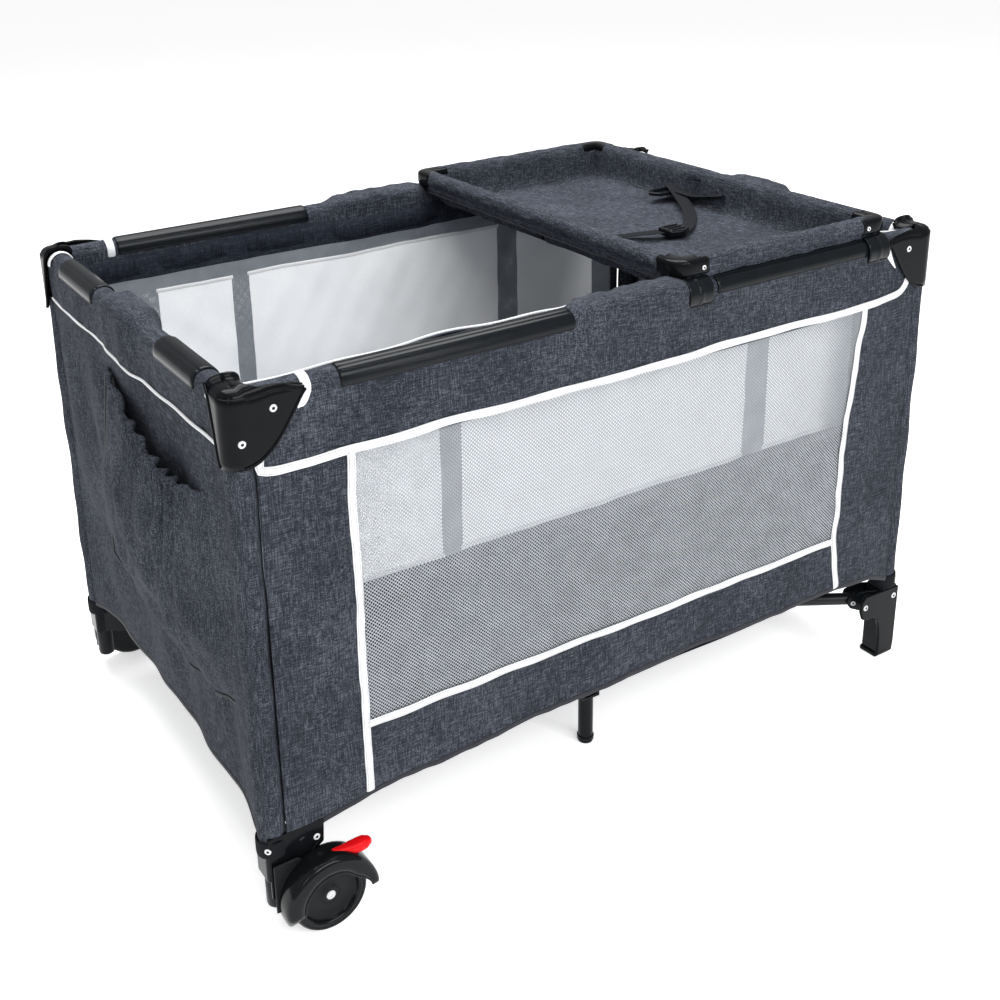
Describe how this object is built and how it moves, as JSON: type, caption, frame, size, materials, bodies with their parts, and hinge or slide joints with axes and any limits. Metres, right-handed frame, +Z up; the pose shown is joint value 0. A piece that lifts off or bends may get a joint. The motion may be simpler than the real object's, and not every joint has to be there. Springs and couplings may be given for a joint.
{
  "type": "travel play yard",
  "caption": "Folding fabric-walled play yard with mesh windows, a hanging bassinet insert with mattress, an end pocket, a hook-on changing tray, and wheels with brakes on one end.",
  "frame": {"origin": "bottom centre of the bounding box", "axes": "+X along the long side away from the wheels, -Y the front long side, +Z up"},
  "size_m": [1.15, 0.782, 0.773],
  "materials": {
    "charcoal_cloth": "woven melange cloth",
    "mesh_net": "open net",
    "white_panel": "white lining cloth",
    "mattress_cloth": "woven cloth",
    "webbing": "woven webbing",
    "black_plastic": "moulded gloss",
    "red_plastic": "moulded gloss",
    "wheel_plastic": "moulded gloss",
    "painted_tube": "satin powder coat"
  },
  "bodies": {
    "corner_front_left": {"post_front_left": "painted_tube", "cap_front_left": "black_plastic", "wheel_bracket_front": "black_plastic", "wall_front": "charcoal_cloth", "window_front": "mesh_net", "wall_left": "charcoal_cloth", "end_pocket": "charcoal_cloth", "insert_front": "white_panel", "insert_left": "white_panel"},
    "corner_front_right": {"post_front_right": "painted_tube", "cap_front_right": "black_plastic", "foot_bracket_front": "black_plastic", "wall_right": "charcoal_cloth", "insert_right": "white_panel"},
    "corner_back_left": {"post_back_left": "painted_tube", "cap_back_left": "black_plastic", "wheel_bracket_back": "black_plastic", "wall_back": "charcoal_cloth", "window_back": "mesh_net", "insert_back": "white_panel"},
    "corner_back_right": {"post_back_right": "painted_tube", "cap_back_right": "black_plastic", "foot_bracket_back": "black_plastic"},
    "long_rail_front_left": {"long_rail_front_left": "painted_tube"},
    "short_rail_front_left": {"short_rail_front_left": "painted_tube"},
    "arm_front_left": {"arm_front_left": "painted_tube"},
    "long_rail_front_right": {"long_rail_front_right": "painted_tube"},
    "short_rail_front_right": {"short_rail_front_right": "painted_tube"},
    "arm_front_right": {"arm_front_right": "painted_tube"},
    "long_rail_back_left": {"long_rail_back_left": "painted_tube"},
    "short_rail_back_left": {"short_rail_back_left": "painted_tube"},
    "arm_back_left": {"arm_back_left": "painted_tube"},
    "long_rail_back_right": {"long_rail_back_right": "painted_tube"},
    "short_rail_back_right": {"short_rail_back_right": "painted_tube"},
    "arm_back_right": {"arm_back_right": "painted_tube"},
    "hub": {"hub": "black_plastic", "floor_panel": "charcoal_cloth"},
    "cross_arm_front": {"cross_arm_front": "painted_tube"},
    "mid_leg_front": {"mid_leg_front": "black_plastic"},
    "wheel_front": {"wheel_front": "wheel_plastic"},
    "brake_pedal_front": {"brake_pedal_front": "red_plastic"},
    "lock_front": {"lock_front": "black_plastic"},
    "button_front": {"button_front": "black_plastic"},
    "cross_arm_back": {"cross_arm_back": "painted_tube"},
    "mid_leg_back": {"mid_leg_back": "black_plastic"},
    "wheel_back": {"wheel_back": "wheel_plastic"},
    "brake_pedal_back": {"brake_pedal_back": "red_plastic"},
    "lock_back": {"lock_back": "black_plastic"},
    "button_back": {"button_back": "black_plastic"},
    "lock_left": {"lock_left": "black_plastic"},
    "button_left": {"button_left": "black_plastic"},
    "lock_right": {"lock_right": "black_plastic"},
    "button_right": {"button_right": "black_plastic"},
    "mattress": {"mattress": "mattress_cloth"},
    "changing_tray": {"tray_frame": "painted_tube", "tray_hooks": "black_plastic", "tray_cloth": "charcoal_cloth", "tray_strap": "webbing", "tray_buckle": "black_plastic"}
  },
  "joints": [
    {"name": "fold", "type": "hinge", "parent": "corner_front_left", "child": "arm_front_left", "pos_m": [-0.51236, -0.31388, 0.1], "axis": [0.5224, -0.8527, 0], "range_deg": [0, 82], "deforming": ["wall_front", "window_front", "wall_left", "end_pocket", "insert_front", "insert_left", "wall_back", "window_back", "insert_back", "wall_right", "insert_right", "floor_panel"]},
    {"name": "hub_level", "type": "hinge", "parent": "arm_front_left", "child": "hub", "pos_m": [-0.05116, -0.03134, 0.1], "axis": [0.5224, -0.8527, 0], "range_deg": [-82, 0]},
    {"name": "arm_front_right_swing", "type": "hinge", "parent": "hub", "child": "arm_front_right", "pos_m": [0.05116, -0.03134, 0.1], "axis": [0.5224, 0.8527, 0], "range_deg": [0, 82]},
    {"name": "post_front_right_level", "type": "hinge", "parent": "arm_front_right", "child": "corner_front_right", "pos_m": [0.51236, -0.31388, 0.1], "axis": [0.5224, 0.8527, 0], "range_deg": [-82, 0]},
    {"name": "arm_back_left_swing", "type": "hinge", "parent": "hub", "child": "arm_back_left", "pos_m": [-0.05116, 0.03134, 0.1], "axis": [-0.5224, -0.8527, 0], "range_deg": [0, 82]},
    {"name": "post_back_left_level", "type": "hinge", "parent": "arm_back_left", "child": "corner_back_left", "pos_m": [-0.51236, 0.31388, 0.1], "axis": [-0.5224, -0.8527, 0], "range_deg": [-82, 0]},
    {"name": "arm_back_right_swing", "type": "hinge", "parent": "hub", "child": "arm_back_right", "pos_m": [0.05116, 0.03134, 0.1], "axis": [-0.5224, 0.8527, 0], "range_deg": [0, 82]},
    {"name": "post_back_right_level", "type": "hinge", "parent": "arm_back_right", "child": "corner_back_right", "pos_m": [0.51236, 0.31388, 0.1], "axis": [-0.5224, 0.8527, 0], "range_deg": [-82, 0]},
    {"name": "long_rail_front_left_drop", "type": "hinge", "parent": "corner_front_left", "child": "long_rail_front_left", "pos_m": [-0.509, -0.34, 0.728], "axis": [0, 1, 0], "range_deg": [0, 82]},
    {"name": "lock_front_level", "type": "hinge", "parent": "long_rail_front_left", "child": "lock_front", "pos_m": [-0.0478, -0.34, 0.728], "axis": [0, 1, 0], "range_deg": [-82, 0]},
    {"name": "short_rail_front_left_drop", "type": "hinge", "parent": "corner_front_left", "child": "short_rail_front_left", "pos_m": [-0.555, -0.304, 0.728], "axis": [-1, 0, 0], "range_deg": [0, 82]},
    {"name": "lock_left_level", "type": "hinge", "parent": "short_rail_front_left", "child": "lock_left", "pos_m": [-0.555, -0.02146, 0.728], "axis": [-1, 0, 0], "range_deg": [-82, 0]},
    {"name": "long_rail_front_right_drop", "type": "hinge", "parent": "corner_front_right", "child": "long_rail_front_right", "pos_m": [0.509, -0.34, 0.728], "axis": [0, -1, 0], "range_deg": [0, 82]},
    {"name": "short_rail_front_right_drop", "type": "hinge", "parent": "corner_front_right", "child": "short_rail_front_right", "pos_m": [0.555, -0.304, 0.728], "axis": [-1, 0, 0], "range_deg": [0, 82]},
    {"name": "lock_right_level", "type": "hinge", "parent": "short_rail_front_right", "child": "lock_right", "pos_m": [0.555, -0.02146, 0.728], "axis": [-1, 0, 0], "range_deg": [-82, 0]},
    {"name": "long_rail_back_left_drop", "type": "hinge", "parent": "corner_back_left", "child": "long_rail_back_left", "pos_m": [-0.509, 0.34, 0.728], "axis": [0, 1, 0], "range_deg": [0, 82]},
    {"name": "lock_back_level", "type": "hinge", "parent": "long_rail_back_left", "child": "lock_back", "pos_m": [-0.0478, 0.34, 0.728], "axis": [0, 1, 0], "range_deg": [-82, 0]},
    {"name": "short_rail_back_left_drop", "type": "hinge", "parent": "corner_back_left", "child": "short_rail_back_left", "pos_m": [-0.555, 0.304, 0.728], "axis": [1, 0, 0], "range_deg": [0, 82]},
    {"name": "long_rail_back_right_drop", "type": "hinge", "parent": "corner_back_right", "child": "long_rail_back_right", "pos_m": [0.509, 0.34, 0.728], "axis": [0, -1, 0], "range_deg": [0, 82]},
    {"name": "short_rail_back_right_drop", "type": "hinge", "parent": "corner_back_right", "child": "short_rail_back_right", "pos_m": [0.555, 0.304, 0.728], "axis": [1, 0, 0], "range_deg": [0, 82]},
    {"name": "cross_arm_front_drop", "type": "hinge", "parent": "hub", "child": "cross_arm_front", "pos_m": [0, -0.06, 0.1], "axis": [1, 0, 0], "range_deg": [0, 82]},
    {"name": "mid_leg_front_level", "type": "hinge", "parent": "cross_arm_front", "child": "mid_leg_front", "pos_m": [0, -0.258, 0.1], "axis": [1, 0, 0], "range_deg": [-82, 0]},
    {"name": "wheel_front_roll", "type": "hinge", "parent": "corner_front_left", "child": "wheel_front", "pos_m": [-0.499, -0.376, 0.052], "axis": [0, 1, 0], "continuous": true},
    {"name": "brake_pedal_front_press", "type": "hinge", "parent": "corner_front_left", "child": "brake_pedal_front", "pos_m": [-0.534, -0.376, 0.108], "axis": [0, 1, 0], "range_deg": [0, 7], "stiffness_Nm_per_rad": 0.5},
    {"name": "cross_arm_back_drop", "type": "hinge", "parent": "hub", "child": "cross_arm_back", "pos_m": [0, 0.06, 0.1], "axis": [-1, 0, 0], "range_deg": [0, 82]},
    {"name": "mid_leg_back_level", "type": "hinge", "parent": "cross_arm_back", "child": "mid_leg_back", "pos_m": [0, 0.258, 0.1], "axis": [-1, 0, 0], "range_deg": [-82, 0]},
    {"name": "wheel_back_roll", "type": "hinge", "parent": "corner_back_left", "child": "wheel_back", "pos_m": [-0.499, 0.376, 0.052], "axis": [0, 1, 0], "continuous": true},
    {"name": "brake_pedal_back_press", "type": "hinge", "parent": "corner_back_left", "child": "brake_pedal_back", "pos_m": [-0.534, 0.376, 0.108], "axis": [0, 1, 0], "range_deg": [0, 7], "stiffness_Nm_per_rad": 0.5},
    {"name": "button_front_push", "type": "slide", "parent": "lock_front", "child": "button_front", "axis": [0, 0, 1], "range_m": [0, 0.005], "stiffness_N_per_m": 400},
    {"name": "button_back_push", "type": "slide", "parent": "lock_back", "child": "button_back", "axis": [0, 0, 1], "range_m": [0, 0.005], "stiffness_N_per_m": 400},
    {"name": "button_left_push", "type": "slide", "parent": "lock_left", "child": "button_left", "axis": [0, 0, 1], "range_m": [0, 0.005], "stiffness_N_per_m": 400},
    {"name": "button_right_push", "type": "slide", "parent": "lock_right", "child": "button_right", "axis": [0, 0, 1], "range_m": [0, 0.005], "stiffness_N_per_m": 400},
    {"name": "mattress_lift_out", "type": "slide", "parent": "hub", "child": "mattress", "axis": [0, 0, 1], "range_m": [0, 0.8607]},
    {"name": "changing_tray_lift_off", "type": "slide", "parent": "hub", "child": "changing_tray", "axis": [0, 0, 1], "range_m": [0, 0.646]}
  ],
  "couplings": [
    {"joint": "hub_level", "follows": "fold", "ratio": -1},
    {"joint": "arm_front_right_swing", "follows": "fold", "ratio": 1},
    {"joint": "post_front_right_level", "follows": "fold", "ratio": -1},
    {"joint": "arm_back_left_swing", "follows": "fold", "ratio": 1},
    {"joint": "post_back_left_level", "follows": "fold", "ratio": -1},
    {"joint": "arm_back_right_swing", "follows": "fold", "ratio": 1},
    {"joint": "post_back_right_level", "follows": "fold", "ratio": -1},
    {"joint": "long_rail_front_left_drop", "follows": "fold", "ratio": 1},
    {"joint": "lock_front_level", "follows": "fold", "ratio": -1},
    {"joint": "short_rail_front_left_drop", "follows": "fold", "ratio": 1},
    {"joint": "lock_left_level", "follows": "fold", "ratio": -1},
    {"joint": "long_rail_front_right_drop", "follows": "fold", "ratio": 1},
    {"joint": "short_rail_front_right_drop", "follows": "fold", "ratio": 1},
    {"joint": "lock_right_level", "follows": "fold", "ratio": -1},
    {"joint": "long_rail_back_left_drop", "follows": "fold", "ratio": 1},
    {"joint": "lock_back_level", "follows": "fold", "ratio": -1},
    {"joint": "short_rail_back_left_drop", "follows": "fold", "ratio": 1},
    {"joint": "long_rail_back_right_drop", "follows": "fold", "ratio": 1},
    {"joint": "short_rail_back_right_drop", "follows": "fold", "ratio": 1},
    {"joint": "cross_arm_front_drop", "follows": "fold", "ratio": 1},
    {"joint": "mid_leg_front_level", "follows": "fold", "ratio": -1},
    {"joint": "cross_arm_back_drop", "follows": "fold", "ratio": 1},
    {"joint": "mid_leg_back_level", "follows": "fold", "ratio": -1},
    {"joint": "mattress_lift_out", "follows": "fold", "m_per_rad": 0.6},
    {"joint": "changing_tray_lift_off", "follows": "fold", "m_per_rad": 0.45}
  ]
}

* * *

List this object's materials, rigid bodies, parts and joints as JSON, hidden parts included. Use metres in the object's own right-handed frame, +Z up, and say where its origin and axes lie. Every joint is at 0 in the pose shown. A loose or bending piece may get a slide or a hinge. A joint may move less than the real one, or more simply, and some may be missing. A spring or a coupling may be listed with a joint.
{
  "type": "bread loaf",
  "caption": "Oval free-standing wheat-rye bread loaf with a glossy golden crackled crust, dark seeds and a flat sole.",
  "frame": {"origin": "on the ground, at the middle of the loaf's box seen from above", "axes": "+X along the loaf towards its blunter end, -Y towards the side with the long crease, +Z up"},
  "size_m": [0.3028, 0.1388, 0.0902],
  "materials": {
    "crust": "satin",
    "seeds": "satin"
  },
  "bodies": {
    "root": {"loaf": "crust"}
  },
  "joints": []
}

**What is expected**
What is the number of lines in the records that contain the string "caption"? Give only that number.

**Right answer**
3